Exercise brief ->
Up to and including the line that contains "# --- lead pad", write out each line of the material from its first line, exactly.

Input records ->
------------------------------------------------

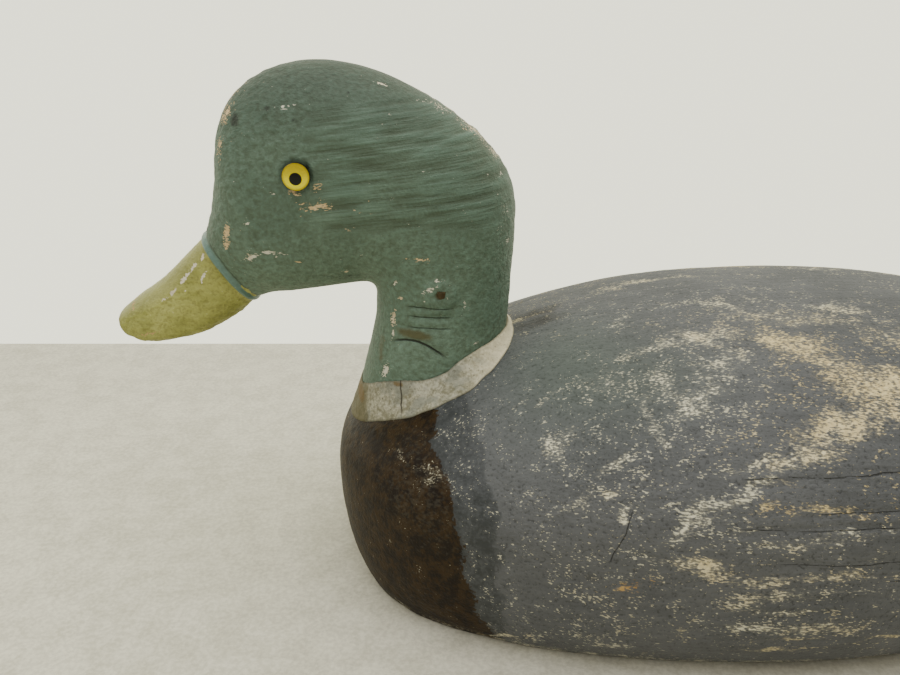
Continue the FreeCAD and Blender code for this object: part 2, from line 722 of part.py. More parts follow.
top_blank = shared("top_blank", body_form, upper_room)
body_top = cut("body_top", top_blank, [hollow, seat_cutter, neck_bore, neck_nails, seam_nail_group, seam_bores])

# --- lead pad -----------------------------------------------------------------------------------------------------


def rounded_pad(name, length, width, height, corner, place):
    """A padded rectangle centred on its own origin, with its upright edges rounded."""
    body = doc.addObject("PartDesign::Body", name)
    sketch = body.newObject("Sketcher::SketchObject", name + "_outline")
    on_plane(body, sketch, "XY_Plane")
    corners = [Vector(-1, -1, 0), Vector(1, -1, 0), Vector(1, 1, 0), Vector(-1, 1, 0)]
    for here, there in zip(corners, corners[1:] + corners[:1]):
        sketch.addGeometry(Part.LineSegment(here, there))
    for i in range(4):
        sketch.addConstraint(Sketcher.Constraint("Coincident", i, 2, (i + 1) % 4, 1))
    for i in (0, 2):
        sketch.addConstraint(Sketcher.Constraint("Horizontal", i))
        sketch.addConstraint(Sketcher.Constraint("Vertical", i + 1))
    sketch.addConstraint(Sketcher.Constraint("Symmetric", 0, 1, 2, 1, -1, 1))
    for line, expression in ((0, length), (1, width)):
        mark = sketch.addConstraint(Sketcher.Constraint("Distance", line, 2.0))
        sketch.setExpression(f"Constraints[{mark}]", expression)
    pad = body.newObject("PartDesign::Pad", name + "_pad")
    pad.Profile = sketch
    bind(pad, Length=height)
    doc.recompute()
    rounds = body.newObject("PartDesign::Fillet", name + "_corners")
    upright = [e for e in range(len(pad.Shape.Edges)) if abs(pad.Shape.Edges[e].tangentAt(0).z) > 0.9]
    rounds.Base = (pad, [f"Edge{e + 1}" for e in upright])
    bind(rounds, Radius=corner)
    body.Placement = place
    return body


def flat_screw(name, x):
    """A flat-head wood screw that points up, with its slotted head at the face of the lead pad."""
    head = solid(
        "Cone",
        name + "_head",
        Radius1="sizes.screw_head_radius",
        Radius2="sizes.screw_radius",
        Height="sizes.screw_head_height",
    )
    shank = solid(
        "Cylinder", name + "_shank", Radius="sizes.screw_radius", Height="sizes.screw_length - sizes.screw_point"
    )
    point = solid(
        "Cone",
        name + "_point",
        Radius1="sizes.screw_radius",
        Radius2="sizes.blunt_radius",
        Height="sizes.screw_point",
        Placement__Base__z="sizes.screw_length - sizes.screw_point",
    )
    whole = joined(name + "_whole", [head, shank, point])
    whole.Placement = Placement(Vector(x, 0, size("weight_inset")), Rotation())
    slot = solid(
        "Box",
        name + "_slot",
        Placement(Vector(x - size("slot_width") / 2, -size("screw_head_radius"), size("weight_inset")), Rotation()),
        Length="sizes.slot_width",
        Width="2 * sizes.screw_head_radius",
        Height="sizes.slot_depth",
    )
    return whole, cut(name, whole, [slot])


screw_places = [size("weight_place") + side * size("screw_spacing") / 2 for side in (-1, 1)]
screw_pairs = [flat_screw(f"screw_{i}", x) for i, x in enumerate(screw_places, 1)]
ballast_screws = group("ballast_screws", [made for _, made in screw_pairs])
weight_base = Placement(Vector(size("weight_place"), 0, size("weight_inset")), Rotation())
weight_blank = rounded_pad(
    "weight_blank",
    "sizes.weight_length",
    "sizes.weight_width",
    "sizes.weight_thickness",
    "sizes.weight_corner",
    weight_base,
)
screw_bores = group("screw_bores", [whole for whole, _ in screw_pairs])
ballast_weight = cut("ballast_weight", weight_blank, [screw_bores])
recess = rounded_pad(
    "weight_recess",
    "sizes.weight_length",
    "sizes.weight_width",
    f"sizes.weight_thickness + sizes.weight_inset + {CLEAR}",
    "sizes.weight_corner",
    Placement(Vector(size("weight_place"), 0, -CLEAR), Rotation()),
)

# --- line tie -----------------------------------------------------------------------------------------------------

tie_x = size("breast_front") + size("tie_place")
bend_z = size("staple_foot") + size("staple_radius") + size("staple_bend")
pivot_z = size("staple_foot") + 2 * size("staple_radius") + size("ring_play") + size("ring_wire")
end_z = size("ring_wire") + size("ring_floor")
ring_tilt = math.degrees(math.asin((pivot_z - end_z) / (2 * size("ring_radius"))))

bend = solid(
    "Torus",
    "staple_bend_half",
    Placement(Vector(tie_x, 0, bend_z), Rotation(Vector(1, 0, 0), -90)),
    Radius1="sizes.staple_bend",
    Radius2="sizes.staple_radius",
    Angle3="180",
)
legs = []
leg_length = "sizes.pocket_depth - sizes.staple_foot - sizes.staple_radius - sizes.staple_bend + sizes.staple_grip"
for word, side in (("front", -1), ("back", 1)):
    base = Placement(Vector(tie_x + side * size("staple_bend"), 0, bend_z), Rotation())
    leg = solid("Cylinder", f"staple_leg_{word}", base, Radius="sizes.staple_radius", Height=leg_length)
    point = solid(
        "Cone",
        f"staple_point_{word}",
        base,
        Radius1="sizes.staple_radius",
        Radius2="sizes.blunt_radius",
        Height="sizes.staple_point",
        Placement__Base__z="sizes.pocket_depth + sizes.staple_grip",
    )
    legs += [leg, point]
line_staple = joined("line_staple", [bend] + legs)

tilt = Rotation(Vector(0, 1, 0), ring_tilt)
ring_middle = Vector(tie_x, 0, pivot_z) + tilt.multVec(Vector(size("ring_radius"), 0, 0))
line_ring = solid(
    "Torus", "line_ring", Placement(ring_middle, tilt), Radius1="sizes.ring_radius", Radius2="sizes.ring_wire"
)

pocket_back = tie_x + 2 * size("ring_radius") + size("ring_wire") + size("pocket_end")
pocket_front = tie_x - size("pocket_ahead")
pocket_length = "(sizes.pocket_ahead + 2 * sizes.ring_radius + sizes.ring_wire + sizes.pocket_end)"
pocket = rounded_pad(
    "tie_pocket",
    pocket_length,
    "2 * (sizes.ring_radius + sizes.ring_wire + sizes.pocket_side)",
    f"sizes.pocket_depth + {CLEAR}",
    "sizes.pocket_corner",
    Placement(Vector((pocket_back + pocket_front) / 2, 0, -CLEAR), Rotation()),
)

bottom_blank = shared("bottom_blank", body_form, lower_room)
body_bottom = cut(
    "body_bottom",
    bottom_blank,
    [hollow, recess, pocket, line_staple, screw_bores, seam_nail_group, nail_putty, seam_bores],
)

# --- finish -------------------------------------------------------------------------------------------------------

NODES = [body_top, body_bottom, head_block, bill, neck_filler, neck_dowel, bill_dowel, neck_nails]
NODES += eyes["left"] + eyes["right"]
NODES += [ballast_weight, ballast_screws, line_staple, line_ring, seam_nail_group, seam_pin_group, nail_putty]

doc.recompute()
for item in doc.Objects:
    if "Invalid" in item.State or "Error" in item.State:
        raise RuntimeError(f"{item.Label} failed: {item.State} {item.getStatusString()}")
os.makedirs("parts", exist_ok=True)
for node in NODES:
    shape = node.Shape
    if shape.isNull() or not shape.isValid() or not shape.Solids:
        raise RuntimeError(f"{node.Label} has no valid solid")
for node in NODES:
    shape = node.Shape
    shape.exportStep(os.path.join("parts", node.Label + ".step"))
    print(f"{node.Label}: {len(shape.Solids)} solid(s), {shape.Volume / 1000:.2f} cm3")
print(f"ring tilt {ring_tilt:.2f} degrees, pivot at x {tie_x:.2f}, z {pivot_z:.2f}")
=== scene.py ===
import math

import bmesh
import bpy
import numpy as np
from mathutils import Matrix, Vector


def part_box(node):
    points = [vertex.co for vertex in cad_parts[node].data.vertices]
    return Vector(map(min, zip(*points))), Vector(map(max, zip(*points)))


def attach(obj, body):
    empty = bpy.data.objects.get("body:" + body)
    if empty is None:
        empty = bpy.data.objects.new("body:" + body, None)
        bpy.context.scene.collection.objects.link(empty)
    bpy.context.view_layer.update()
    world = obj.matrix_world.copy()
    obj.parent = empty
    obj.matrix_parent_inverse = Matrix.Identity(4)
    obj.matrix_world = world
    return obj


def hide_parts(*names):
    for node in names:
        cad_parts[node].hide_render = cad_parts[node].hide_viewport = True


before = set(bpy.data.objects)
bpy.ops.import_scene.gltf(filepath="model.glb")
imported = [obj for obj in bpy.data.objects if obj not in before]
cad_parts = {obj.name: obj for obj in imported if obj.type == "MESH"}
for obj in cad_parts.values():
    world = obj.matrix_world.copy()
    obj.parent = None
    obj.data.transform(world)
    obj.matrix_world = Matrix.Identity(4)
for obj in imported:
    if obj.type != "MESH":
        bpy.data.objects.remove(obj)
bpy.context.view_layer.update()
print("frame loaded:", len(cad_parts), "nodes")

# Everything below is in millimetres until a mesh is made.
mm = 0.001


def boxOf(*nodes):  # lowest and highest corners of several nodes together, in millimetres
    corners = np.array([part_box(node) for node in nodes]) / mm
    return corners[:, 0].min(axis=0), corners[:, 1].max(axis=0)


# shape tools


def splineAt(rows, lengths, at):
    # natural cubic spline: straight blend of two rows plus (a^3 - a) and (b^3 - b) times their bends
    rows = np.asarray(rows, float)
    gaps = np.diff(lengths)
    count = len(lengths)
    system = np.eye(count)
    right = np.zeros(rows.shape)
    for i in range(1, count - 1):
        system[i, i - 1:i + 2] = gaps[i - 1], 2 * (gaps[i - 1] + gaps[i]), gaps[i]
        right[i] = 6 * ((rows[i + 1] - rows[i]) / gaps[i] - (rows[i] - rows[i - 1]) / gaps[i - 1])
    bends = np.linalg.solve(system, right)
    k = np.clip(np.searchsorted(lengths, at) - 1, 0, count - 2)
    a = ((lengths[k + 1] - at) / gaps[k])[..., None]
    b = 1 - a
    gap = gaps[k][..., None]
    return a * rows[k] + b * rows[k + 1] + ((a**3 - a) * bends[k] + (b**3 - b) * bends[k + 1]) * gap**2 / 6


def runningLengths(points):
    return np.concatenate([[0.0], np.cumsum(np.linalg.norm(np.diff(points, axis=0), axis=1))])


def signedPower(value, power):
    return np.sign(value) * np.abs(value) ** power


def fullTurn(count):  # evenly spaced angles round a circle
    return np.linspace(0, 2 * math.pi, count, endpoint=False)


def smooth(value, low, high):  # 0 below low, 1 above high, 3t^2 - 2t^3 between
    t = np.clip((value - low) / (high - low), 0, 1)
    return t * t * (3 - 2 * t)


def blob(along, across, centre, size, turn=0.0):
    # 1 in the middle of a turned ellipse, falling off as exp(-r^2)
    a, c = along - centre[0], across - centre[1]
    cosTurn, sinTurn = math.cos(math.radians(turn)), math.sin(math.radians(turn))
    u = (a * cosTurn + c * sinTurn) / size[0]
    v = (c * cosTurn - a * sinTurn) / size[1]
    return np.exp(-(u * u + v * v))


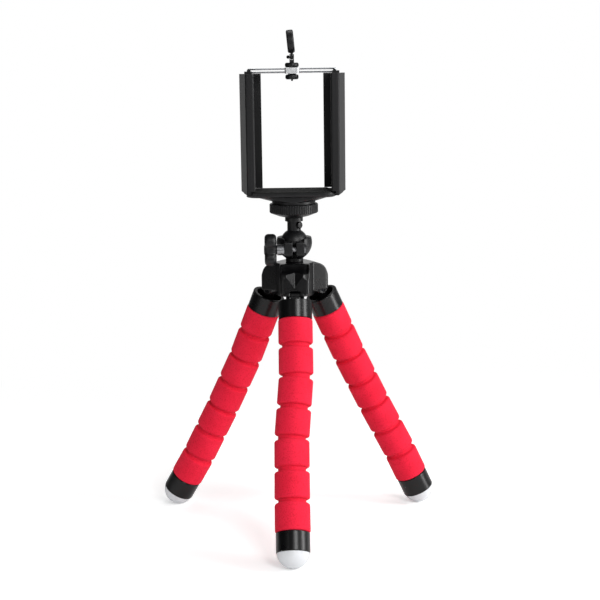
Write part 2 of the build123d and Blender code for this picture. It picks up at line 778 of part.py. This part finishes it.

------------------------------------------------

Output ->
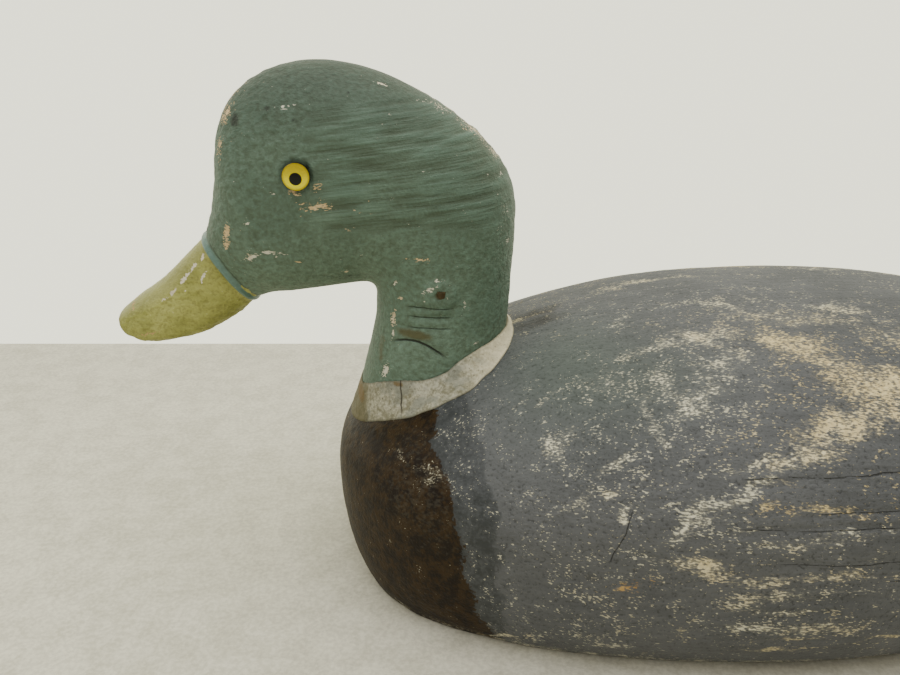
Continue the FreeCAD and Blender code for this object: part 2, from line 722 of part.py. More parts follow.
top_blank = shared("top_blank", body_form, upper_room)
body_top = cut("body_top", top_blank, [hollow, seat_cutter, neck_bore, neck_nails, seam_nail_group, seam_bores])

# --- lead pad -----------------------------------------------------------------------------------------------------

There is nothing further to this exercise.